* [TASK REQUIREMENTS]
Each line from the one containing "baseDoors.forEach(panelledDoor);" through the one containing "Material = bpy.types.Material" is to be retyped exactly, both end lines included, and all other lines left out.

* [SUPPLIED MATERIAL]
::::
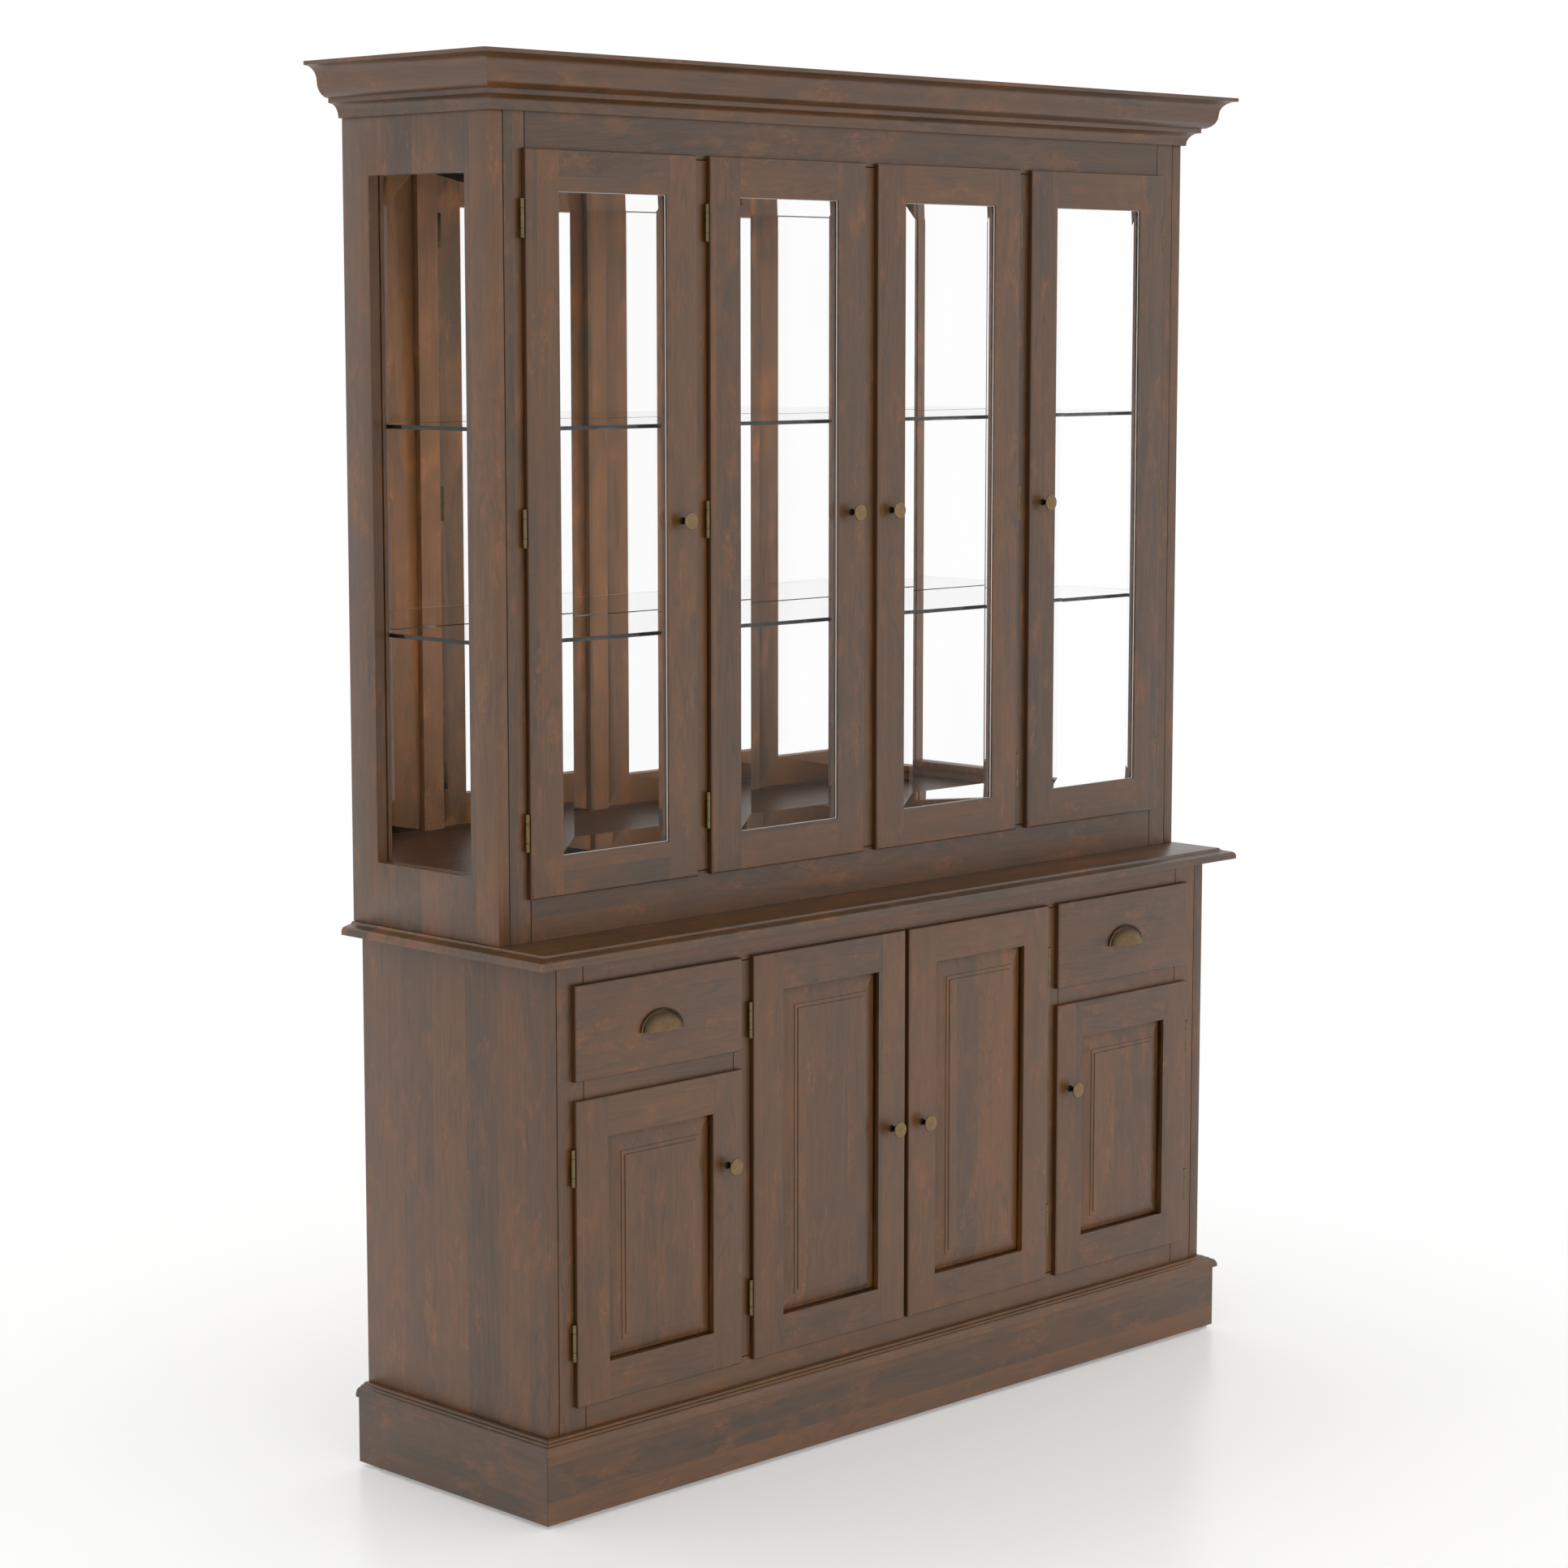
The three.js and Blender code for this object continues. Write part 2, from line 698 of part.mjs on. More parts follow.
function cupPull(x, face, z) {
  const domeHalf = pullHalfWidth - pullRim;
  const domeHeight = pullHeight - pullRim;
  const outer = ellipsoid(domeHalf, pullProjection, domeHeight);
  const inner = ellipsoid(domeHalf - pullWall, pullProjection - pullWall, domeHeight - pullWall);
  const wide = pullHalfWidth + cutOverrun;
  const deep = pullProjection + cutOverrun;
  const front = block(-wide, wide, -deep, -pullRim, 0, deep + pullHeight);
  const shell = outer.subtract(inner).intersect(front);
  const path = new THREE.TorusGeometry(1, 1, rimSides, domeSides);
  const rim = path.attributes.position;
  for (let point = 0; point < rim.count; point += 1) {
    const around = (Math.floor(point % (domeSides + 1)) / domeSides) * Math.PI * 2;
    const about = (Math.floor(point / (domeSides + 1)) / rimSides) * Math.PI * 2;
    const outX = domeHalf + pullRim * Math.cos(about) - pullRim / 2;
    const outZ = domeHeight + pullRim * Math.cos(about) - pullRim / 2;
    rim.setXYZ(point, outX * Math.cos(around), -pullRim - pullRim * Math.sin(about), outZ * Math.sin(around));
  }
  const lower = block(-wide, wide, -deep, deep, -pullDrop, deep + pullHeight);
  const ring = toSolid(path).intersect(lower);
  return shell.add(ring).translate([x, face, z]);
}

// Drawer box with grooves on its sides for the runners
function drawerBox(front) {
  const left = front.opening.left + drawerSideGap;
  const right = front.opening.right - drawerSideGap;
  const low = drawerFloorZ + drawerOpening - drawerTopGap - drawerBoxHeight;
  const high = low + drawerBoxHeight;
  const start = rearThickness + seatGap;
  const end = start + drawerBoxLength;
  const shell = block(left, right, start, end, low, high);
  const hollow = block(left + drawerWall, right - drawerWall, start + drawerWall, end - drawerWall,
    low + drawerFloorRise + drawerFloor, high + cutOverrun);
  const under = block(left + drawerWall, right - drawerWall, start + drawerWall, end - drawerWall,
    low - cutOverrun, low + drawerFloorRise);
  const grooveLow = runnerZ - runnerClearance;
  const grooveHigh = runnerZ + runnerHeight + runnerClearance;
  const grooves = [
    block(left - cutOverrun, left + runnerGrooveDepth, start + drawerWall, end + cutOverrun, grooveLow, grooveHigh),
    block(right - runnerGrooveDepth, right + cutOverrun, start + drawerWall, end + cutOverrun, grooveLow, grooveHigh),
  ];
  return cutAll(shell, [hollow, under, ...grooves]);
}

function buildDrawers() {
  for (const { side, sign } of sides) {
    const span = [sign * (shortInner - shortInnerOverlap), sign * (baseFrameHalf + shortOuterOverlap)];
    const hole = [sign * shortInner, sign * baseFrameHalf];
    const front = frontSpan(Math.min(...span), Math.max(...span), drawerFloorZ - overlap,
      baseOpeningTop + overlap, 0, {
        name: `drawer_${side}`,
        opening: { left: Math.min(...hole), right: Math.max(...hole) },
      });
    addPiece(`${front.name}_front`, frontBoard(front), 'wood');
    addPiece(`${front.name}_box`, drawerBox(front), 'interior');
    const centre = (front.left + front.right) / 2;
    const pullZ = (front.low + front.high - pullHeight) / 2;
    const face = -lipThickness - seatGap * 2;
    addPiece(`${front.name}_pull`, cupPull(centre, face, pullZ), 'brass');
  }
}

// Base face frame: one glued frame with six openings and the fixed halves of its hinges
function buildBaseFrame(fronts) {
  const outer = baseInnerHalf - seatGap;
  const low = glideHeight;
  const frame = block(-outer, outer, 0, frameThickness, low, baseHeight - seatGap);
  const holes = [];
  const grooves = [];
  for (const { sign } of sides) {
    const front = -cutOverrun;
    const back = frameThickness + cutOverrun;
    holes.push(mirroredBlock(sign, shortInner, baseFrameHalf, front, back, baseOpeningFloor, shortDoorTop));
    holes.push(mirroredBlock(sign, shortInner, baseFrameHalf, front, back, drawerFloorZ, baseOpeningTop));
    holes.push(mirroredBlock(sign, tallInner, tallOuter, front, back, baseOpeningFloor, baseOpeningTop));
    grooves.push(uprightGroove(sign * baseInnerHalf, 0, 0, baseHeight + cutOverrun));
    grooves.push(uprightGroove(sign * baseFrameHalf, 0, baseOpeningTop, baseHeight + cutOverrun));
    grooves.push(uprightGroove(sign * baseFrameHalf, 0, shortDoorTop, drawerFloorZ));
    grooves.push(uprightGroove(sign * shortInner, 0, shortDoorTop, drawerFloorZ));
    grooves.push(uprightGroove(sign * baseFrameHalf, 0, low - cutOverrun, baseOpeningFloor));
    const mullion = [sign * tallOuter, sign * shortInner];
    grooves.push(acrossGroove(Math.min(...mullion), Math.max(...mullion), 0, baseOpeningTop));
    grooves.push(acrossGroove(Math.min(...mullion), Math.max(...mullion), 0, baseOpeningFloor));
  }
  grooves.push(acrossGroove(-tallInner, tallInner, 0, baseOpeningTop));
  grooves.push(acrossGroove(-tallInner, tallInner, 0, baseOpeningFloor));
  const hinges = fronts.flatMap((front) => (
    hingeCentres(front).map((centre) => frameHinge(hingeLine(front), front.face, centre))));
  addPiece('base_face_frame', joinAll([cutAll(frame, [...holes, ...grooves]), ...hinges]), 'wood');
}

function buildCountertop() {
  const levels = [{ inset: 0, height: baseHeight }];
  const noseLow = baseHeight + topNoseEdge;
  const noseHigh = noseLow + topNoseHeight;
  for (const [out, up] of quarterArc(0, noseLow, topNoseWidth, topNoseHeight, 0, 1)) {
    levels.push({ inset: topNoseWidth - out, height: up });
  }
  const coveStart = topNoseWidth + topSlopeWidth;
  const coveRise = counterTop - noseHigh - topSlopeRise;
  for (const [out, up] of quarterArc(coveStart, counterTop, topCoveWidth, coveRise, -1, 0)) {
    levels.push({ inset: out, height: up });
  }
  const half = baseHalf + topSideOverhang;
  const slab = steppedSlab(-half, half, -topFrontOverhang, baseDepth, levels, [1, 1, 1, 0]);
  addPiece('countertop', slab, 'wood');
}

// Hutch side: a solid panel with a tall window, a rabbet for the glass and a stop round it
function hutchSide(sign) {
  const low = counterTop + seatGap;
  const panel = mirroredBlock(sign, hutchInnerHalf, hutchHalf, hutchFront, baseDepth, low, hutchCaseTop);
  const y0 = hutchFront + windowStile;
  const y1 = baseDepth - windowStile;
  const z0 = counterTop + windowBottom;
  const z1 = hutchCaseTop - windowTop;
  const grow = windowStopWidth;
  const stop = mirroredBlock(sign, hutchInnerHalf - windowStop, hutchInnerHalf + leafBite,
    y0 - grow, y1 + grow, z0 - grow, z1 + grow);
  const hole = mirroredBlock(sign, hutchInnerHalf - windowStop - cutOverrun, hutchHalf + cutOverrun, y0, y1, z0, z1);
  const slot = mirroredBlock(sign, hutchInnerHalf - seatGap, hutchInnerHalf + sideGlassThickness + seatGap,
    y0 - sideGlassRabbet, y1 + sideGlassRabbet, z0 - sideGlassRabbet, z1 + sideGlassRabbet);
  const rabbet = mirroredBlock(sign, hutchInnerHalf - cutOverrun, hutchInnerHalf + backThickness,
    baseDepth - backThickness - seatGap, baseDepth + cutOverrun, 0, hutchCaseTop + cutOverrun);
  const groove = uprightGroove(sign * hutchInnerHalf, hutchFront, 0, hutchCaseTop + cutOverrun);
  const body = cutAll(panel.add(stop), [hole, slot, rabbet, groove]);
  const pegs = [];
  for (const height of [lowerShelfHeight, upperShelfHeight]) {
    for (const y of [hutchFrameBack + pegInset, mirrorFront - pegInset]) {
      const inner = hutchInnerHalf - pegReach;
      const ends = [sign * inner, sign * (hutchInnerHalf + leafBite)];
      const z = height - seatGap - pegRadius;
      pegs.push(along(pegRadius, Math.min(...ends), Math.max(...ends), y, z, pinSides));
    }
  }
  return joinAll([body, ...pegs]);
}

function sideGlass(sign) {
  const grow = sideGlassRabbet - seatGap;
  return mirroredBlock(sign, hutchInnerHalf, hutchInnerHalf + sideGlassThickness,
    hutchFront + windowStile - grow, baseDepth - windowStile + grow,
    counterTop + windowBottom - grow, hutchCaseTop - windowTop + grow);
}

function buildHutchCarcass() {
  for (const { side, sign } of sides) {
    addPiece(`hutch_side_${side}`, hutchSide(sign), 'wood');
    addPiece(`side_glass_${side}`, sideGlass(sign), 'glass');
  }
  const inner = hutchInnerHalf - seatGap;
  const back = baseDepth - backThickness - seatGap;
  const start = hutchFrameBack + seatGap;
  const floor = block(-inner, inner, start, back, hutchFloorTop - boardThickness, hutchFloorTop);
  addPiece('hutch_floor', floor, 'wood');
  const top = block(-inner, inner, start, back, hutchCeiling, hutchCeiling + boardThickness);
  addPiece('hutch_top', top, 'wood');
  const backHalf = hutchInnerHalf + backThickness - seatGap;
  const backPanel = block(-backHalf, backHalf, baseDepth - backThickness, baseDepth,
    counterTop + seatGap, hutchCaseTop);
  addPiece('hutch_back', backPanel, 'interior');
  const mirror = block(-inner, inner, mirrorFront, mirrorFront + mirrorThickness,
    hutchFloorTop + seatGap, hutchCeiling - seatGap);
  addPiece('hutch_mirror', mirror, 'mirror');
  const shelfHalf = hutchInnerHalf - windowStop - seatGap;
  const shelfFront = hutchFrameBack + shelfFrontGap;
  const shelfBack = mirrorFront - shelfBackGap;
  const shelves = { lower: lowerShelfHeight, upper: upperShelfHeight };
  for (const [name, height] of Object.entries(shelves)) {
    const shelf = block(-shelfHalf, shelfHalf, shelfFront, shelfBack, height, height + shelfThickness);
    addPiece(`glass_shelf_${name}`, shelf, 'glass');
  }
}

function buildHutchFrame(fronts) {
  const outer = hutchInnerHalf - seatGap;
  const low = counterTop + seatGap;
  const frame = block(-outer, outer, hutchFront, hutchFrameBack, low, hutchCaseTop);
  const holes = fronts.map(({ opening }) => block(opening.left, opening.right,
    hutchFront - cutOverrun, hutchFrameBack + cutOverrun, hutchFloorTop, hutchCeiling));
  const grooves = [];
  for (const { sign } of sides) {
    grooves.push(uprightGroove(sign * hutchInnerHalf, hutchFront, 0, hutchCaseTop + cutOverrun));
    grooves.push(uprightGroove(sign * hutchFrameHalf, hutchFront, hutchCeiling, hutchCaseTop + cutOverrun));
    grooves.push(uprightGroove(sign * hutchFrameHalf, hutchFront, 0, hutchFloorTop));
  }
  for (const { opening } of fronts.slice(1)) {
    const start = opening.left - hutchMullion;
    grooves.push(acrossGroove(start, opening.left, hutchFront, hutchFloorTop));
    grooves.push(acrossGroove(start, opening.left, hutchFront, hutchCeiling));
  }
  const hinges = fronts.flatMap((front) => (
    hingeCentres(front).map((centre) => frameHinge(hingeLine(front), front.face, centre))));
  addPiece('hutch_face_frame', joinAll([cutAll(frame, [...holes, ...grooves]), ...hinges]), 'wood');
}

// Crown: a foot, a small hollow, a fillet, a long wave and the top fillet, mitred at both corners
function crownProfile() {
  const up = (drop) => crownTop - drop;
  const hollowLow = crownTopFillet + crownHollowHeight;
  const bulgeLow = hollowLow + crownBulgeHeight;
  const filletLow = bulgeLow + crownLowFillet;
  const hollowOut = crownOverhang - crownTopLedge;
  const waist = hollowOut - crownHollowWidth;
  const bandOut = crownBand - crownLowLedge;
  const footTop = crownHeight - crownFootHeight;
  return [
    [seatGap, crownBottom],
    [crownFoot, crownBottom],
    ...quarterArc(bandOut, up(footTop), bandOut - crownFoot, footTop - filletLow, 2, 1),
    [crownBand, up(filletLow)],
    [crownBand, up(bulgeLow)],
    ...quarterArc(crownBand, up(hollowLow), waist - crownBand, crownBulgeHeight, -1, 0).slice(1),
    ...quarterArc(hollowOut, up(hollowLow), crownHollowWidth, crownHollowHeight, 2, 1).slice(1),
    [crownOverhang, up(crownTopFillet)],
    [crownOverhang, crownTop],
    [seatGap, crownTop],
  ];
}

function buildCrown() {
  const stations = [
    { x: hutchHalf, y: baseDepth, outX: 1, outY: 0 },
    { x: hutchHalf, y: hutchFront, outX: 1, outY: -1 },
    { x: -hutchHalf, y: hutchFront, outX: -1, outY: -1 },
    { x: -hutchHalf, y: baseDepth, outX: -1, outY: 0 },
  ];
  addPiece('crown', moulding(crownProfile(), stations), 'wood');
}

// Assembly
const hutchDoors = hutchFronts();
const baseDoors = baseDoorFronts();
buildGlides();
buildPlinth();
buildBaseCarcass();
buildBaseFrame(baseDoors);
buildCountertop();
buildHutchCarcass();
buildHutchFrame(hutchDoors);
buildCrown();
hutchDoors.forEach(glazedDoor);
baseDoors.forEach(panelledDoor);
[...hutchDoors, ...baseDoors].forEach(addKnob);
buildDrawers();

export default whole;
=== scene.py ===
"""A dresser with a glazed hutch: dark stained wood, bevelled glass, mirror back, aged brass."""

import logging
import math
from contextlib import contextmanager
from dataclasses import dataclass
from enum import Enum
from functools import cache, reduce
from typing import Any, Iterator, Optional, Sequence, Union

import bpy
from mathutils import Matrix, Vector


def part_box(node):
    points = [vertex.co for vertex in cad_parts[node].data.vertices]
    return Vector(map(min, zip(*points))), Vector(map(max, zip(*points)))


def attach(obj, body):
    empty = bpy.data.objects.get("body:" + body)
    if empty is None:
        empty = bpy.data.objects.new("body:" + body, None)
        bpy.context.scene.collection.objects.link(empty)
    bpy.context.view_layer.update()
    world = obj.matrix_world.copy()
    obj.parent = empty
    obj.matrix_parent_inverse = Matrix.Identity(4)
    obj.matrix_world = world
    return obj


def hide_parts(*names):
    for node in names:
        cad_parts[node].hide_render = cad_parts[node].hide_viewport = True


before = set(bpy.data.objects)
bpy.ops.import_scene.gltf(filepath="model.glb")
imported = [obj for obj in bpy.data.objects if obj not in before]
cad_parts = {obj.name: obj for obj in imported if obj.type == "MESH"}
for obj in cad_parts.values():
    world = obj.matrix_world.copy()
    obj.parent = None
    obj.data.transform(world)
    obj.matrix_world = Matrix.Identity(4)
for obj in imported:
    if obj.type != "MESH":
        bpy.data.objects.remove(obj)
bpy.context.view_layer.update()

LOG = logging.getLogger("dresser")
SIDES = ("left", "right")
CARCASS = "carcass"
FAR = 3.0  # Beyond every edge of the dresser, in metres.
QUARTER_TURN = math.pi / 2.0

Colour = tuple[float, float, float, float]
Number = Union["Value", float]
Part = bpy.types.Object
Node = bpy.types.Node
Socket = bpy.types.NodeSocket
Material = bpy.types.Material

WHITE: Colour = (1.0, 1.0, 1.0, 1.0)


# Shader sums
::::
* [SOLUTION BELOW]
baseDoors.forEach(panelledDoor);
[...hutchDoors, ...baseDoors].forEach(addKnob);
buildDrawers();

export default whole;
=== scene.py ===
"""A dresser with a glazed hutch: dark stained wood, bevelled glass, mirror back, aged brass."""

import logging
import math
from contextlib import contextmanager
from dataclasses import dataclass
from enum import Enum
from functools import cache, reduce
from typing import Any, Iterator, Optional, Sequence, Union

import bpy
from mathutils import Matrix, Vector


def part_box(node):
    points = [vertex.co for vertex in cad_parts[node].data.vertices]
    return Vector(map(min, zip(*points))), Vector(map(max, zip(*points)))


def attach(obj, body):
    empty = bpy.data.objects.get("body:" + body)
    if empty is None:
        empty = bpy.data.objects.new("body:" + body, None)
        bpy.context.scene.collection.objects.link(empty)
    bpy.context.view_layer.update()
    world = obj.matrix_world.copy()
    obj.parent = empty
    obj.matrix_parent_inverse = Matrix.Identity(4)
    obj.matrix_world = world
    return obj


def hide_parts(*names):
    for node in names:
        cad_parts[node].hide_render = cad_parts[node].hide_viewport = True


before = set(bpy.data.objects)
bpy.ops.import_scene.gltf(filepath="model.glb")
imported = [obj for obj in bpy.data.objects if obj not in before]
cad_parts = {obj.name: obj for obj in imported if obj.type == "MESH"}
for obj in cad_parts.values():
    world = obj.matrix_world.copy()
    obj.parent = None
    obj.data.transform(world)
    obj.matrix_world = Matrix.Identity(4)
for obj in imported:
    if obj.type != "MESH":
        bpy.data.objects.remove(obj)
bpy.context.view_layer.update()

LOG = logging.getLogger("dresser")
SIDES = ("left", "right")
CARCASS = "carcass"
FAR = 3.0  # Beyond every edge of the dresser, in metres.
QUARTER_TURN = math.pi / 2.0

Colour = tuple[float, float, float, float]
Number = Union["Value", float]
Part = bpy.types.Object
Node = bpy.types.Node
Socket = bpy.types.NodeSocket
Material = bpy.types.Material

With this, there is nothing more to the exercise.